▸ INSTRUCTION: Write each line out exactly, leaving none out.

▸ COLLECTED MATERIAL:
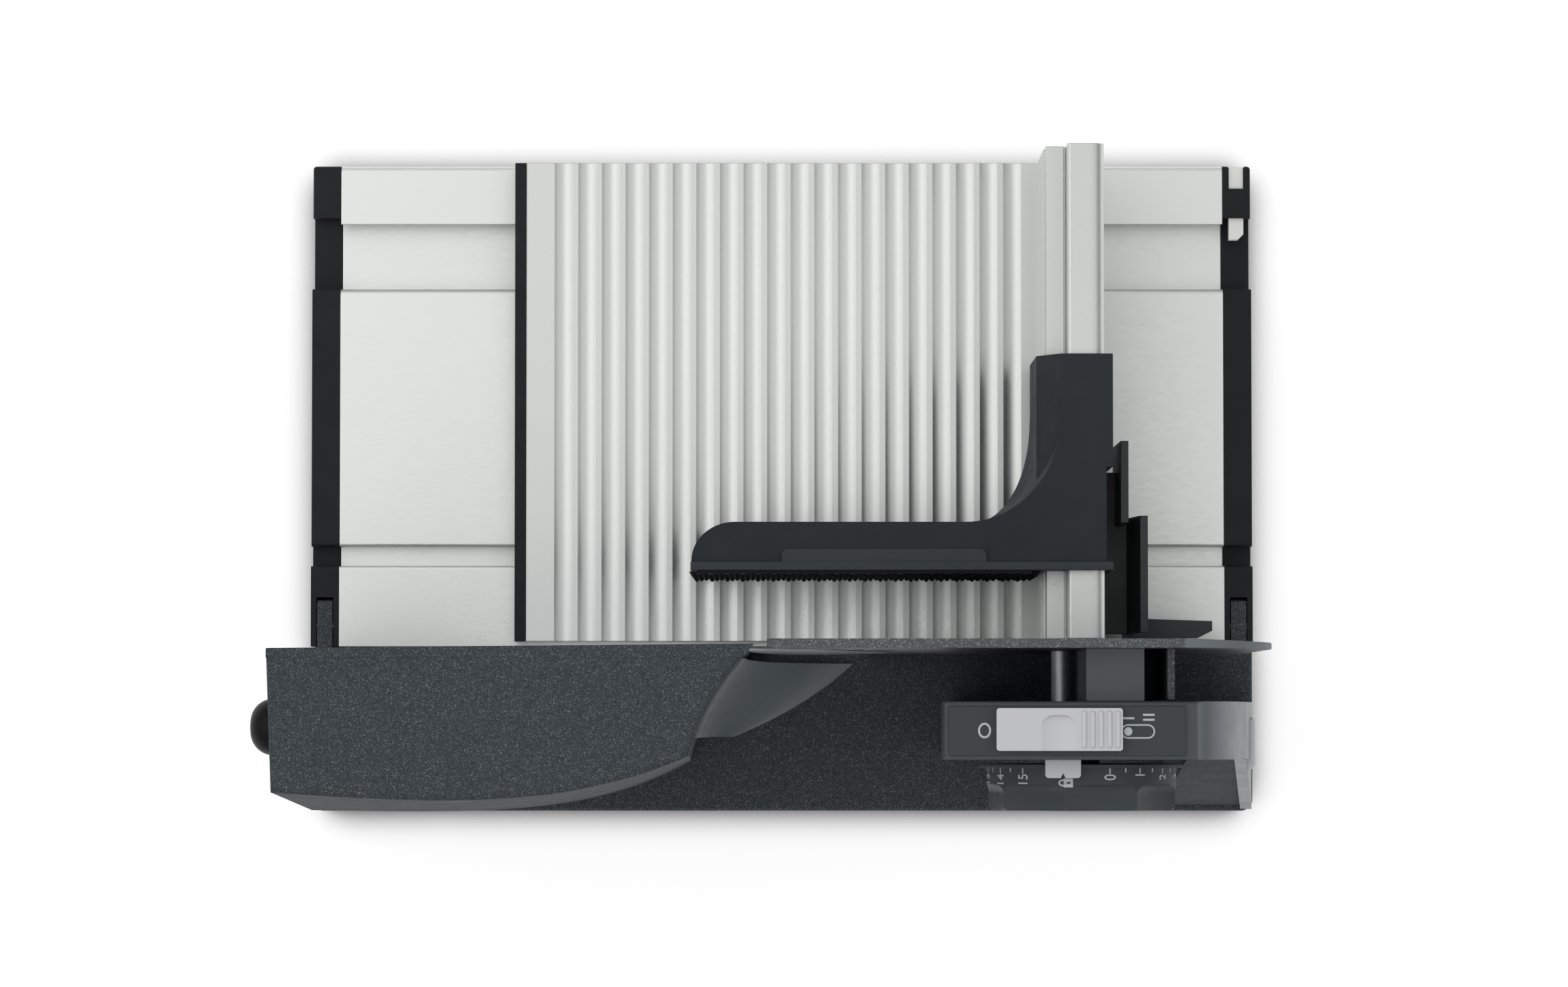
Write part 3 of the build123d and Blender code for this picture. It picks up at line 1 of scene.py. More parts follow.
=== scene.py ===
import json
import math
import bpy
import numpy as np
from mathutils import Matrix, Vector


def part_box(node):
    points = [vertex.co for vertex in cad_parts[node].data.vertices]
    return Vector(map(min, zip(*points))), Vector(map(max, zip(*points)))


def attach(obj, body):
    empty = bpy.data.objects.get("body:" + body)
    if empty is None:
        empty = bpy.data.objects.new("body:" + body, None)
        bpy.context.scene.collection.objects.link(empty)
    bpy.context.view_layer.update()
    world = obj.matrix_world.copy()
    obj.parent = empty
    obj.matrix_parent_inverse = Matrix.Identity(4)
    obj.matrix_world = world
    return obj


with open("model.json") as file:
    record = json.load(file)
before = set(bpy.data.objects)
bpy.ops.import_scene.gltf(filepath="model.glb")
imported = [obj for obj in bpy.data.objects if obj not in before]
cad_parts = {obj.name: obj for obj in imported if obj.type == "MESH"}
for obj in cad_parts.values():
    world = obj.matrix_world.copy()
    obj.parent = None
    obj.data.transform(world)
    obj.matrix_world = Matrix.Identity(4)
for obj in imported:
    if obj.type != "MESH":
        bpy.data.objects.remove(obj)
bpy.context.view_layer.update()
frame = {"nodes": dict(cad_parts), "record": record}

nodes = frame["nodes"]
mm = 0.001

# The base's middle and its front edge give the zero of the millimetres used here
baseLow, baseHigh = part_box("base_plate")
midX = (baseLow.x + baseHigh.x) / 2
cutY = baseHigh.y - 172 * mm


def at(x, y, z):
    # a place in millimetres from the base's middle, the cutting plane and the table
    return Vector((midX + x * mm, cutY + y * mm, z * mm))


class Net:
    # short way to put nodes and links in a tree
    def __init__(self, tree):
        self.tree = tree

    def add(self, kind, **values):
        node = self.tree.nodes.new(kind)
        for key, value in values.items():
            if hasattr(node, key):
                setattr(node, key, value)
            else:
                node.inputs[key.replace("_", " ")].default_value = value
        return node

    def link(self, a, b):
        self.tree.links.new(a, b)

    def maths(self, operation, first, second=None):
        node = self.add("ShaderNodeMath", operation=operation)
        for index, value in enumerate((first, second)):
            if value is None:
                continue
            if isinstance(value, (int, float)):
                node.inputs[index].default_value = value
            else:
                self.link(value, node.inputs[index])
        return node.outputs[0]

    def span(self, value, low, high, toLow, toHigh):
        node = self.add("ShaderNodeMapRange")
        node.inputs["From Min"].default_value = low
        node.inputs["From Max"].default_value = high
        for name, end in (("To Min", toLow), ("To Max", toHigh)):
            if isinstance(end, (int, float)):
                node.inputs[name].default_value = end
            else:
                self.link(end, node.inputs[name])
        self.link(value, node.inputs["Value"])
        return node.outputs["Result"]

    def mixColour(self, share, first, second):
        node = self.add("ShaderNodeMix", data_type="RGBA")
        self.link(share, node.inputs[0])
        for index, value in ((6, first), (7, second)):
            if isinstance(value, tuple):
                node.inputs[index].default_value = value
            else:
                self.link(value, node.inputs[index])
        return node.outputs[2]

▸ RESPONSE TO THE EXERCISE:
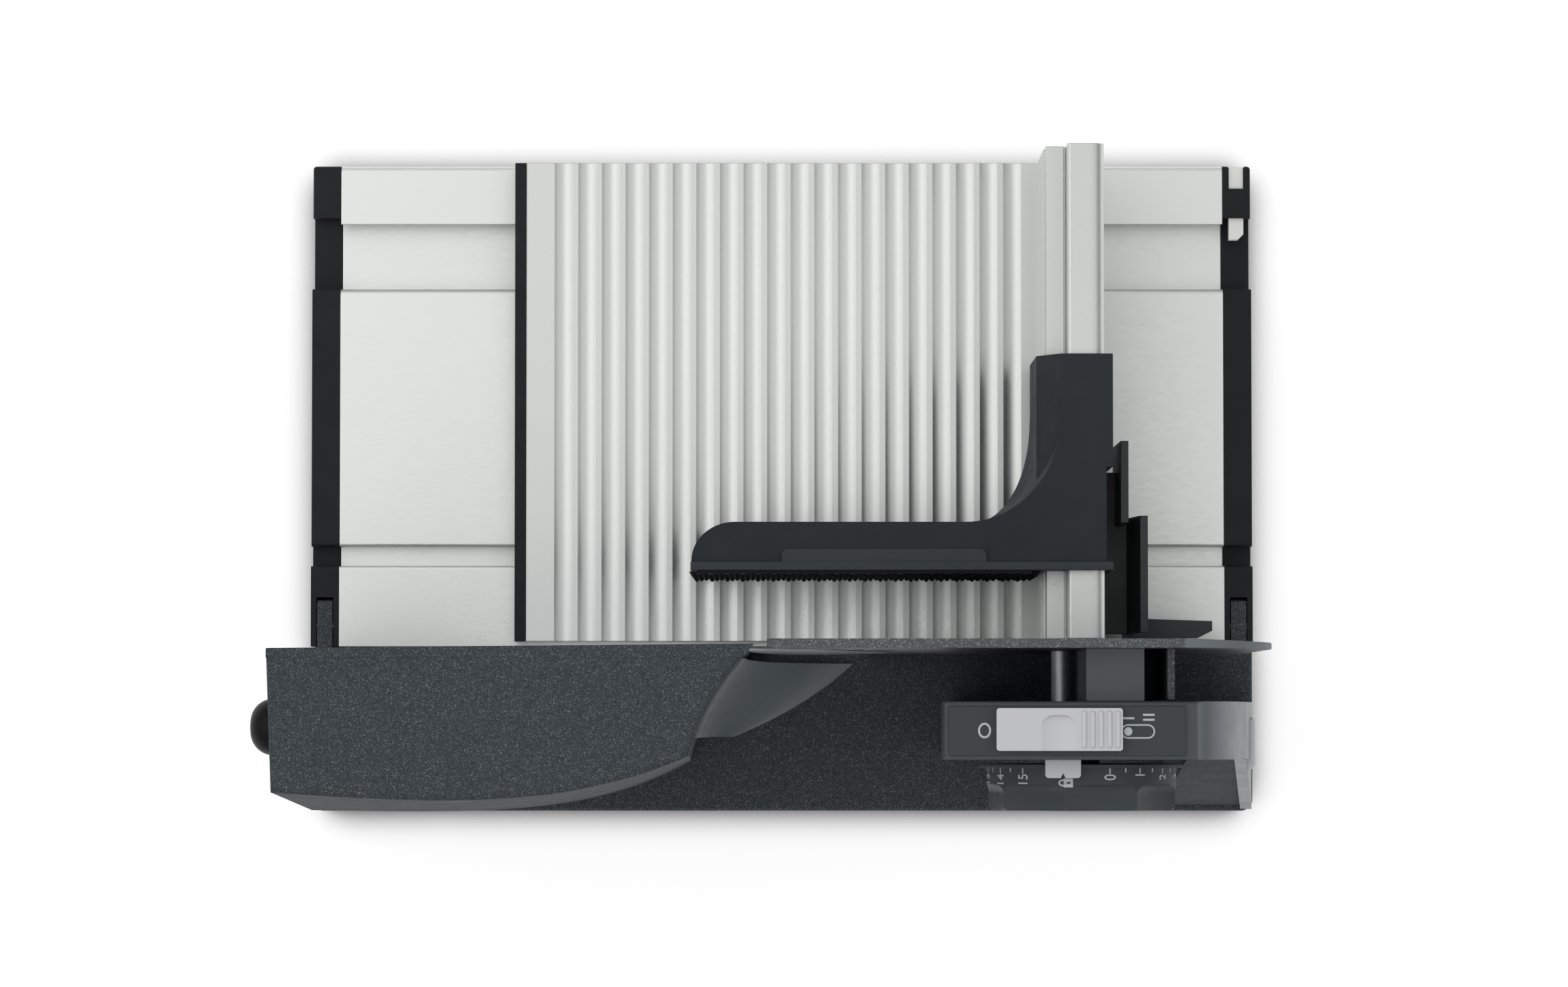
Write part 3 of the build123d and Blender code for this picture. It picks up at line 1 of scene.py. More parts follow.
=== scene.py ===
import json
import math
import bpy
import numpy as np
from mathutils import Matrix, Vector


def part_box(node):
    points = [vertex.co for vertex in cad_parts[node].data.vertices]
    return Vector(map(min, zip(*points))), Vector(map(max, zip(*points)))


def attach(obj, body):
    empty = bpy.data.objects.get("body:" + body)
    if empty is None:
        empty = bpy.data.objects.new("body:" + body, None)
        bpy.context.scene.collection.objects.link(empty)
    bpy.context.view_layer.update()
    world = obj.matrix_world.copy()
    obj.parent = empty
    obj.matrix_parent_inverse = Matrix.Identity(4)
    obj.matrix_world = world
    return obj


with open("model.json") as file:
    record = json.load(file)
before = set(bpy.data.objects)
bpy.ops.import_scene.gltf(filepath="model.glb")
imported = [obj for obj in bpy.data.objects if obj not in before]
cad_parts = {obj.name: obj for obj in imported if obj.type == "MESH"}
for obj in cad_parts.values():
    world = obj.matrix_world.copy()
    obj.parent = None
    obj.data.transform(world)
    obj.matrix_world = Matrix.Identity(4)
for obj in imported:
    if obj.type != "MESH":
        bpy.data.objects.remove(obj)
bpy.context.view_layer.update()
frame = {"nodes": dict(cad_parts), "record": record}

nodes = frame["nodes"]
mm = 0.001

# The base's middle and its front edge give the zero of the millimetres used here
baseLow, baseHigh = part_box("base_plate")
midX = (baseLow.x + baseHigh.x) / 2
cutY = baseHigh.y - 172 * mm


def at(x, y, z):
    # a place in millimetres from the base's middle, the cutting plane and the table
    return Vector((midX + x * mm, cutY + y * mm, z * mm))


class Net:
    # short way to put nodes and links in a tree
    def __init__(self, tree):
        self.tree = tree

    def add(self, kind, **values):
        node = self.tree.nodes.new(kind)
        for key, value in values.items():
            if hasattr(node, key):
                setattr(node, key, value)
            else:
                node.inputs[key.replace("_", " ")].default_value = value
        return node

    def link(self, a, b):
        self.tree.links.new(a, b)

    def maths(self, operation, first, second=None):
        node = self.add("ShaderNodeMath", operation=operation)
        for index, value in enumerate((first, second)):
            if value is None:
                continue
            if isinstance(value, (int, float)):
                node.inputs[index].default_value = value
            else:
                self.link(value, node.inputs[index])
        return node.outputs[0]

    def span(self, value, low, high, toLow, toHigh):
        node = self.add("ShaderNodeMapRange")
        node.inputs["From Min"].default_value = low
        node.inputs["From Max"].default_value = high
        for name, end in (("To Min", toLow), ("To Max", toHigh)):
            if isinstance(end, (int, float)):
                node.inputs[name].default_value = end
            else:
                self.link(end, node.inputs[name])
        self.link(value, node.inputs["Value"])
        return node.outputs["Result"]

    def mixColour(self, share, first, second):
        node = self.add("ShaderNodeMix", data_type="RGBA")
        self.link(share, node.inputs[0])
        for index, value in ((6, first), (7, second)):
            if isinstance(value, tuple):
                node.inputs[index].default_value = value
            else:
                self.link(value, node.inputs[index])
        return node.outputs[2]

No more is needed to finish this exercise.